A public school teacher will most likely pray to God to enable her/him afford private schools for their wards. I went to my mum’s school. Something changed totally in the early to mid 90s. And it kept getting worse. I know we are in an unprecedented educational chaos. It is so bad that it should keep all of us awake at night.
We have failed the generation from around 1993 till date – especially the ones that cannot afford quality private schools. The public schools are so bad and this caused an upsurge in the number of very bad private schools. It is heartbreaking.
I do not believe the government has an answer to this big problem. I believe that technology is the answer to the problem. We need to exploit the use of technology in a creative way.
Teachers: We cannot produce quality teachers overnight. It is a long process. This is where Technology comes in. We need to find a few quality teachers and replicate them in classrooms using technology. Beam both Live and recorded classes in classrooms. Record classes in mother tongues, Nigerian accents, simple English, etc. The teachers in the classroom would just become more of facilitators and will be forced to learn too.
I have used Khan Academy, Udemy, Coursera etc at various times. This is the future of education. One quality Python (A programming Language) lecturer has reached thousands of students globally on Udemy. Just picture if he was trying to do it in a physical location. It won’t scale. This is the way to innovate and solve this problem.
Yes, it will need some infrastructural investment but it is possible. You don’t need Internet for everything. Classes can be played, paused, rewinded via DVDs and projected on screens. If you have Internet, also great.

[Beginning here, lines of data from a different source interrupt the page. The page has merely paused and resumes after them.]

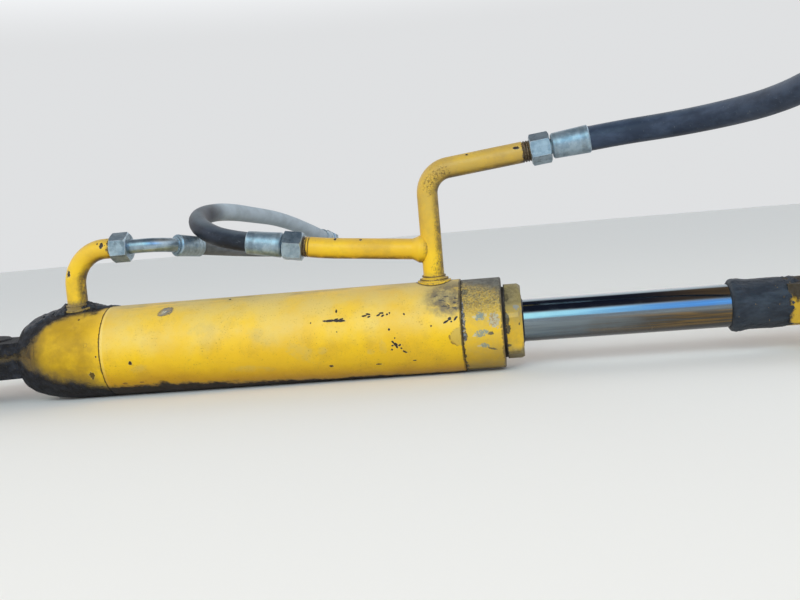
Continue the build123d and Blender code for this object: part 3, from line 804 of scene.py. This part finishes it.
def ring_form(radius, thick):
    """A plain ring about Z at the origin."""
    form = bmesh.new()
    bmesh.ops.create_circle(form, segments=12, radius=thick)
    bmesh.ops.rotate(form, verts=form.verts, cent=(0, 0, 0), matrix=Matrix.Rotation(math.pi / 2, 3, "X"))
    bmesh.ops.translate(form, verts=form.verts, vec=(radius, 0, 0))
    bmesh.ops.spin(form, geom=form.verts[:] + form.edges[:], cent=(0, 0, 0), axis=(0, 0, 1), angle=2 * math.pi,
                   steps=144, use_merge=True)
    bmesh.ops.recalc_face_normals(form, faces=form.faces)
    return form


def rippled(form, radius, count, seed):
    """Weld ripples round the ring, uneven as laid by hand."""
    for vertex in form.verts:
        angle = math.atan2(vertex.co.y, vertex.co.x)
        heart = Vector((math.cos(angle), math.sin(angle), 0)) * radius
        swing = angle + 0.05 * math.sin(3 * angle + seed)
        crest = abs(math.sin(swing * count / 2))
        lump = noise.noise(heart * 120 + Vector((seed, 0, 0)))
        vertex.co = heart + (vertex.co - heart) * (1 + 0.18 * (crest - 0.6) + 0.22 * lump)


def foot_bead(name, x, outward, lift, thick, count, seed, material):
    """Weld bead that runs outward of a riser's tube, lifted over the barrel's crown."""
    radius = LINE_RADIUS + outward
    form = ring_form(radius, thick)
    rippled(form, radius, count, seed)
    for vertex in form.verts:
        angle = math.atan2(vertex.co.y, vertex.co.x)
        across = radius * math.sin(angle)
        vertex.co.z += math.sqrt(BARREL_RADIUS ** 2 - across ** 2) + lift
        vertex.co.x += x
    place_piece(name, form, "barrel", material)


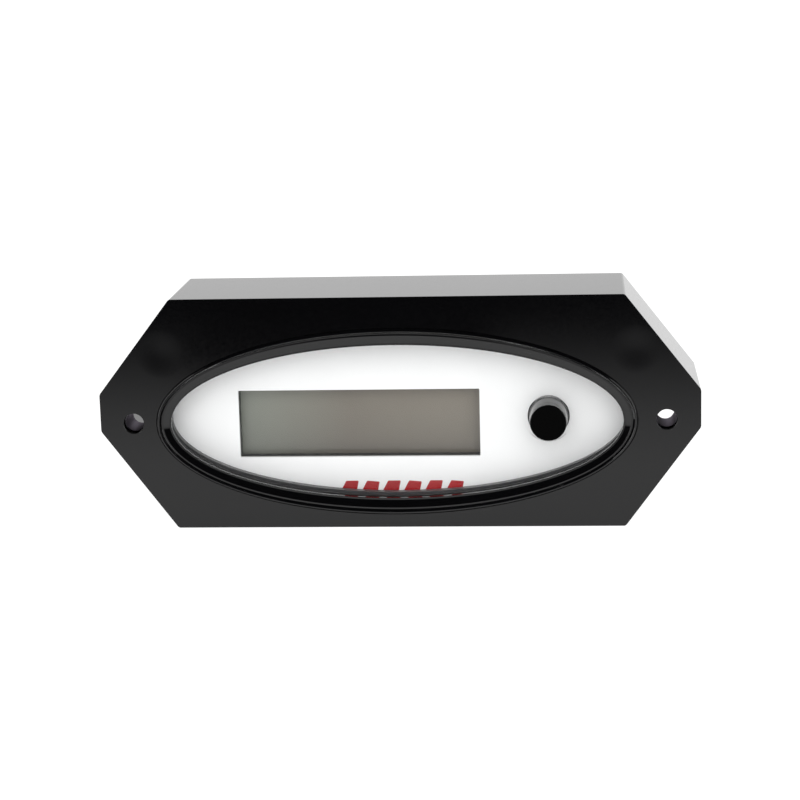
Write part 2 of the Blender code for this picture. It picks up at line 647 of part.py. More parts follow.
def make_rear_closure():
    """Oval inner can, its seal, the rear cover with vent plug, and four long screws."""
    black = finish("can_black", "121213", 0.45)
    inner_a, inner_b = PLATE_A + 0.4 * MM, PLATE_B + 0.4 * MM
    outer_a, outer_b = inner_a + CAN_WALL, inner_b + CAN_WALL
    can_mesh = oval_mesh(outer_a, outer_b, CAN_FRONT, CAN_BACK, "inner_can")
    can = add_part("inner_can", can_mesh, black, WINDOW_X, 0, WINDOW_Z)
    for _, x, z in cover_screw_places():
        join(can, add_tool(disc_mesh(EAR_RADIUS, CAN_EAR_FRONT, CAN_BACK - 0.01 * MM, 24), x, 0, z))
        cut(can, add_tool(disc_mesh(1.8 * MM, CAN_EAR_FRONT - MM, CAN_BACK + MM, 20), x, 0, z))
    hollow = oval_mesh(inner_a, inner_b, CAN_FRONT - MM, CAN_BACK + MM)
    cut(can, add_tool(hollow, WINDOW_X, 0, WINDOW_Z))

    seal_rubber = finish("cover_seal", "1A1A1A", 0.8)
    seal = oval_ring_mesh(
        (outer_a, outer_b), (inner_a, inner_b), COVER_SEAL_FRONT, COVER_SEAL_BACK, "cover_gasket"
    )
    add_part("cover_gasket", seal, seal_rubber, WINDOW_X, 0, WINDOW_Z)

    cover_black = finish("cover_black", "131314", 0.5)
    cover_mesh = oval_mesh(outer_a, outer_b, COVER_FRONT, COVER_BACK, "rear_cover")
    cover = add_part("rear_cover", cover_mesh, cover_black, WINDOW_X, 0, WINDOW_Z)
    zinc = finish("cover_screw_zinc", "A9A9AC", 0.3, 1.0)
    head_radius, head_height = 2.8 * MM, 2.0 * MM
    body = screw_mesh(head_radius, head_height, 1.45 * MM, 25 * MM, "cover_screw")
    for number, x, z in cover_screw_places():
        ear = disc_mesh(EAR_RADIUS, COVER_FRONT + 0.01 * MM, COVER_BACK - 0.01 * MM, 24)
        join(cover, add_tool(ear, x, 0, z))
        cut(cover, add_tool(disc_mesh(1.8 * MM, COVER_FRONT - MM, COVER_BACK + MM, 20), x, 0, z))
        name = f"cover_screw_{number}"
        screw(name, body.copy(), head_radius, head_height, x, COVER_BACK + FIT, z, zinc)
    slot = box_mesh(
        SOCKET_WIDTH + 2 * FIT, COVER_FRONT - MM, COVER_BACK + MM, SOCKET_HEIGHT + 2 * FIT
    )
    vent_x = -34 * MM
    breather = disc_mesh(1.5 * MM, COVER_FRONT - MM, COVER_BACK + MM, 20)
    cut(cover, add_tool(slot, SOCKET_X, 0, SOCKET_Z), add_tool(breather, vent_x, 0, WINDOW_Z))
    white = finish("vent_white", "DADADA", 0.7)
    plug = disc_mesh(4.5 * MM, COVER_BACK + FIT, COVER_BACK + 1.3 * MM, 32, "vent_plug")
    bevel(add_part("vent_plug", plug, white, vent_x, 0, WINDOW_Z), 0.3 * MM, 1)


def main():
    make_outer_case()
    make_mounting_sleeves()
    make_bezel_ring()
    make_window()
    make_dial_plate()
    make_button()
    make_display()
    make_carrier()
    make_board()
    make_harness_socket()
    make_rear_closure()


main()
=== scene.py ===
"""Motorcycle instrument cluster: builds the detailed pieces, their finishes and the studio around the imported
model. X runs to the right, Y from the front face to the back, Z up, all in metres."""

import math

import bmesh
import bpy
from bpy.props import FloatProperty, FloatVectorProperty, PointerProperty
from mathutils import Euler, Matrix, Vector


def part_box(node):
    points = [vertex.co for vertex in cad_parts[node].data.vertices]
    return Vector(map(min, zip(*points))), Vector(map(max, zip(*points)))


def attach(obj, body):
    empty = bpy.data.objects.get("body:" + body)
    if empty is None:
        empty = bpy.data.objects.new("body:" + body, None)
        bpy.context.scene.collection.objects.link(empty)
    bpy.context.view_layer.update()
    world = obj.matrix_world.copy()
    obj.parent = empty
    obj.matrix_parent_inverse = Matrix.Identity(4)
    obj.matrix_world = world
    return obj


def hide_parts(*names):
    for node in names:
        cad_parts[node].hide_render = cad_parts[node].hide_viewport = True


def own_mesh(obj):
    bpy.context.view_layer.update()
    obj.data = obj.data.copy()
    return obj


bl_info = {
    "name": "Instrument Cluster",
    "version": (1, 0, 0),
    "blender": (4, 5, 0),
    "location": "View3D > Sidebar > Cluster",
    "description": "Builds a motorcycle instrument cluster around its packed model",
    "category": "Add Mesh",
}

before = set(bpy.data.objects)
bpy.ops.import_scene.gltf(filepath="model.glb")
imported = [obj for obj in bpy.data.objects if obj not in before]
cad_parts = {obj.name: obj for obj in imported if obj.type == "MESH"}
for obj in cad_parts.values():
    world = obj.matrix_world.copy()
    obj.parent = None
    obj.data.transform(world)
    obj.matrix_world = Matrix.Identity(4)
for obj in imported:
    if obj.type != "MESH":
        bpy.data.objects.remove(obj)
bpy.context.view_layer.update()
MM = 0.001
FACE_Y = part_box("outer_case")[0].y  # every depth is counted from this plane, towards the back


def middle(node):
    """Centre of a CAD node as (x, z)."""
    low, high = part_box(node)
    return (low.x + high.x) / 2, (low.z + high.z) / 2


def depths(node):
    """Depth of a CAD node's front and back behind the face."""
    low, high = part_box(node)
    return low.y - FACE_Y, high.y - FACE_Y


def half_size(node):
    low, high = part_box(node)
    return (high.x - low.x) / 2, (high.z - low.z) / 2


def linear(colour):
    """An sRGB hex colour as linear light."""
    parts = [int(colour[i : i + 2], 16) / 255 for i in (0, 2, 4)]
    return tuple(p / 12.92 if p <= 0.04045 else ((p + 0.055) / 1.055) ** 2.4 for p in parts)


def length(name, about, default):
    return FloatProperty(name=name, description=about, default=default, min=0.0, unit="LENGTH", precision=5)


def colour(name, about, value):
    return FloatVectorProperty(
        name=name, description=about, subtype="COLOR", size=3, min=0.0, max=1.0, default=linear(value)
    )


class ClusterSizes(bpy.types.PropertyGroup):
    edge_radius: length("Case edge", "Rounding of the case's front edge", 0.4 * MM)
    corner_radius: length("Case corner", "Rounding of the case's upright corners", 0.5 * MM)
    wall: length("Case wall", "Thickness of the case's side walls", 2.4 * MM)
    face_plate: length("Face plate", "Thickness of the case's front", 2.6 * MM)
    flat_width: length("Flat width", "Length of the straight top and bottom edges", 124.0 * MM)
    side_top: length("Side top", "Height of the upper end of the short side", 38.1 * MM)
    side_bottom: length("Side bottom", "Height of the lower end of the short side", 27.65 * MM)
    window_a: length("Window half width", "Half the width of the bezel's opening", 62.3 * MM)
    window_b: length("Window half height", "Half the height of the bezel's opening", 21.5 * MM)
    hole_radius: length("Mounting hole", "Radius of the mounting holes in the face", 2.85 * MM)
    button_edge: length("Button edge", "Rounding of the button's rim", 0.3 * MM)
    display_width: length("Display width", "Width of the display window", 67.3 * MM)
    display_height: length("Display height", "Height of the display window", 19.1 * MM)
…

Individuals can adopt their old schools, come together to do a pilot. There are already some materials online but long-term development of learning aides locally would be the winner. There many other issues but we can start with the teacher/curriculum one whilst the rest also get the right attention.
I am going to spend some time writing a framework that describes in detail what I have painted and how to implement it. I hope this Facebook post has sparked something in you. We really need to fix education. And it is our collective responsibility.
NB: I eventually became a teacher. Yes, it is formally in a tertiary institution at the post-graduate level but it is not my day job. And I love it. I love sharing knowledge. It is a passion.